I told her that she had to forgive herself, and began to explain to her what it meant to be a perfectionistic people pleaser. I explained that none of us can truly be perfect and that I’d already made many mistakes that week. I began telling her my laundry list of mess-ups, and she looked at me with wonder and a good deal of confusion.
“But I can’t forgive myself! It would be too prideful. I was too foolish for forgiveness.”
I tried again to explain, “Actually, it’s prideful to not forgive yourself. Not forgiving yourself is saying that you think you can be good enough if you try hard enough, and so if you mess up, you’ve ruined it all. That’s why we need Jesus – because none of us can be perfect – and all of us need forgiveness and a fresh start every day – and He washes our sins away and makes us perfect and new. You just need to do three things: ask your brother to forgive you, ask God to forgive you, and then you MUST forgive yourself.”
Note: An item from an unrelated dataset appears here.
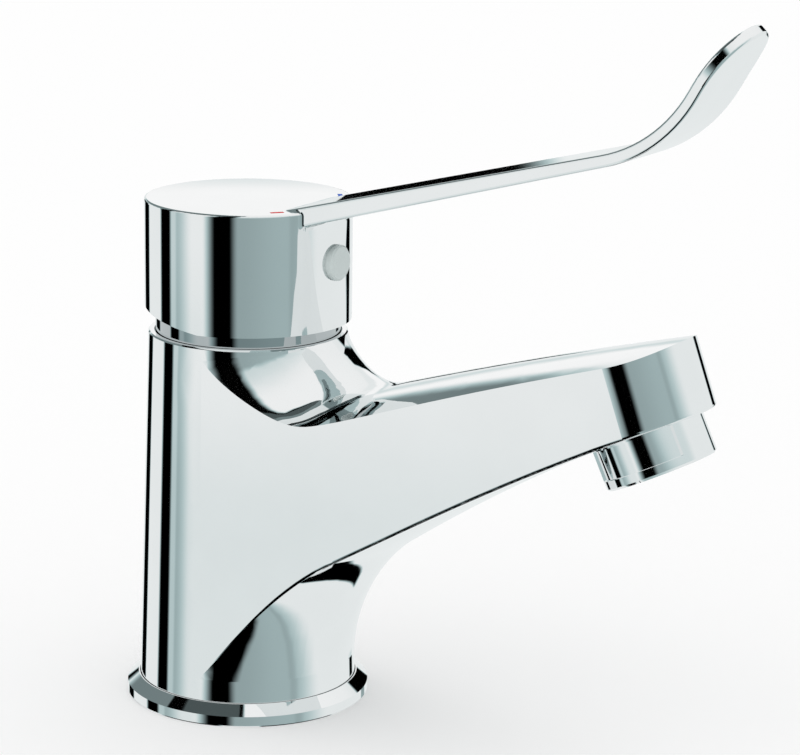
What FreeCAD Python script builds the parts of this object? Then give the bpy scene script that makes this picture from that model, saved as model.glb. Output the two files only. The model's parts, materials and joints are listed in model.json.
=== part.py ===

“I’ve already done the first two, but I just don’t know how to do the third.”
“I understand. I struggle with it, too. But you’ve got to let go of the idea that you can be perfect. NO ONE is perfect.”
She breathed a deep sigh and I could nearly see a little burden rolling off of her shoulders.
So then I told her, “Daddy and I did decide that you do need consequences – but only because I’d just told you both not to throw things down the stairs. Your consequences will be that you can’t watch TV for three days.”
Her shoulders got straighter and eyes brighter. She looked up eagerly at me, “Oh that’s fine. I DEFINITELY deserve that!”
I saw another bundle of burden roll off her back, and marveled at this bizarre yet beautiful exchange.
“None of us are good enough. We all make mistakes. We all need forgiveness. And we all need to forgive ourselves. Okay?”
“Okay. I think I understand.”
Later that day, she proudly brought me her diary to read.
Parenting a people pleaser may seem easy and even be easy on most days, but sometimes it takes a bit of backwards parenting to get through to them. And I am so grateful that my tiny perfectionist messed up so that she could realize that perfection is a hopeless cause.
…And remind me of that very same thing.